Question

Two cyclists left simultaneously from cities A and B heading towards each other at constant rates and met in 5 hours. The rate of the cyclist from A was 3 mph less than the rate of the other cyclist. If the cyclist from B had started moving 30 minutes later than the other cyclist, then the two cyclists would have met 31.8 miles away from A. What is the distance between A and B, in miles?

Answer 1

73.92 miles

Explanation:

Formula for calculating distance = speed × time

Rate/speed of cyclist from city A = ( x - 3 ) mph , Time Taken = 5 Hours

Rate/speed of cyclist from city B = x mph

If Cyclist from B had started moving 30 minutes later

Time Taken by cyclist from B = 4.5 Hours

If B had started 30 minutes later, then the two cyclist would have met 31.8 miles from A.
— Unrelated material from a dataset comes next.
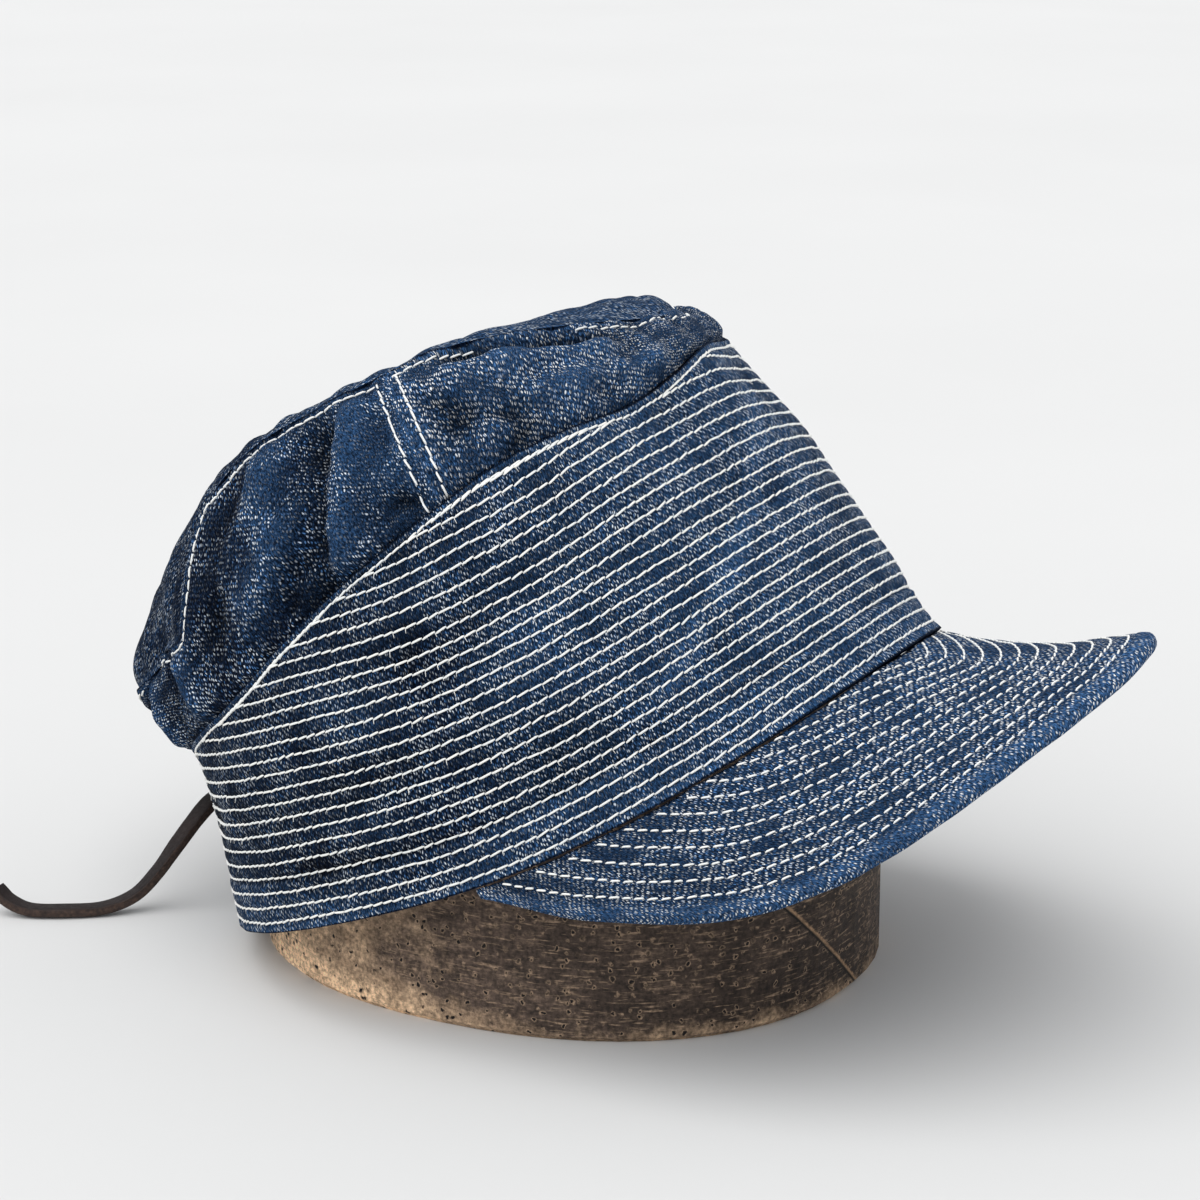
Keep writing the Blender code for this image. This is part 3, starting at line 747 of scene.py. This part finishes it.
# visor: padded, with concentric rows and a rolled edge
visor = dict(depth=0.06, thick=4.2, drop=0.5, dip=3.0, skew=0.12, around=300, rows=84, firstRow=4.3, rowGap=4.35,
             count=14, grooveDeep=0.30, flatHalf=150.0)
# hem angle in degrees, then way out, forward and up as shares of the depth
visorEdge = [(0, 0, .950, .143), (12, .053, .921, .109), (22, .092, .856, .058), (32, .094, .797, .003),
             (42, .080, .775, -.030), (52, .064, .779, -.047), (60, .078, .744, -.066), (67, .099, .652, -.080),
             (73, .097, .481, -.068), (78, .065, .273, -.054), (82, .016, .027, -.022)]


def visorPoint(place, v):
    # upper face: place runs from -1 to 1 between the corners, v is 0 on the hem and 1 on the edge
    row = np.abs(place) * (len(visorEdge) - 1)
    side = np.where(place < 0, -1.0, 1.0)
    angle, out, forward, rise = (
        splineRow([r[k] for r in visorEdge], row, -1 if k < 2 else 1, 0) for k in range(4))
    start = bandPoint(np.radians(angle) * side, 0 * v)
    reach = np.stack([out * side, -forward, rise], -1) * visor["depth"]
    reach[..., 1] += visor["skew"] * (start[..., 0] + reach[..., 0]) * np.cos(place * np.pi / 2)
    dip = visor["dip"] * mm * (1 - np.abs(place)) * np.sin(np.pi * v)
    spot = start + reach * v[..., None]
    spot[..., 2] -= dip + visor["drop"] * mm
    return spot


def makeVisor():
    places = np.linspace(-1, 1, visor["around"] + 1)
    ways = np.linspace(0, 1, visor["rows"] + 1)
    place, v = np.meshgrid(places, ways, indexing="ij")
    top = visorPoint(place, v)
    distance = edgeDistance(top, top[::4, -1])
    normal = upNormals(top)
    groove = -visor["grooveDeep"] * bell(fromRow(distance, visor), 0.8) * step(distance, 2.0, 3.0)
    groove += 0.30 * bell(distance - 1.4, 1.3) - 0.30 * bell(distance - 3.1, 0.6)
    groove += 0.18 * softNoise(31, place * visor["flatHalf"], v * 60, 18.0)
    # the visor thins out into its corners
    thick = (visor["thick"] * (0.15 + 0.85 * step(1 - np.abs(place), 0.0, 0.12)))[..., None] * mm
    half = thick[:, -1] / 2
    upper = top + normal * (groove * mm)[..., None]
    lower = top - normal * (thick + groove[..., None] * mm * 0.8)
    reach = unit(top[:, -1] - top[:, -3])
    nose = []
    turns = np.linspace(0, np.pi, 9)[1:-1]
    for turn in turns:
        nose.append(top[:, -1] - normal[:, -1] * half * (1 - math.cos(turn)) + reach * half * math.sin(turn)
                    + (upper[:, -1] - top[:, -1]) * abs(math.cos(turn)))
    loop = np.concatenate([upper, np.stack(nose, 1), lower[:, ::-1]], 1)
    run = runLength(loop, 1)
    flat = np.stack([np.broadcast_to(places[:, None] * visor["flatHalf"] * mm, run.shape), run], -1)
    roll = np.concatenate([distance, np.zeros((len(places), len(turns))), distance[:, ::-1]], 1)
    worn = 0.7 * bell(roll, 2.4) + 0.12 + 0.46 * (1 - np.abs(places[:, None]))
    obj = clothGrid(loop, flat, worn, 0 * roll)
    # close the strip along the hem and the two corners
    pickOnly(obj)
    bpy.ops.object.mode_set(mode="EDIT")
    bpy.ops.mesh.select_all(action="DESELECT")
    bpy.ops.mesh.select_mode(type="EDGE")
    bpy.ops.mesh.select_non_manifold()
    bpy.ops.mesh.fill()
    bpy.ops.mesh.select_all(action="SELECT")
    bpy.ops.mesh.normals_make_consistent(inside=False)
    bpy.ops.object.mode_set(mode="OBJECT")
    bpy.ops.object.shade_smooth_by_angle(angle=deg(45))
    look = dict(indigoLook, middle=(0.005, 0.0135, 0.035), light=(0.022, 0.060, 0.140), fleckScale=1.05,
                weft=(0.95, 0.98, 1.0))
    finishPiece(obj, "visor_cloth", denimMaterial("visor denim", look), "visor_denim", "visor")
    print("visor", len(obj.data.polygons))
    return obj, upper, lower, distance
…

distance covered by cyclist from A = 31.8

Solution:

For city A:

distance = speed × time

31.8 = ( x - 3 ) × 5 ⇒
`(31.8)/(5)` = x - 3

6.36 = x - 3 ⇒ x = 6.36 + 3 ⇒ x = 9.36 mph

For city B:

distance = speed × time

= 9.36 × 4.5

= 42.12 miles

Distance between A and B = 31.8 + 42.12

= 73.92 miles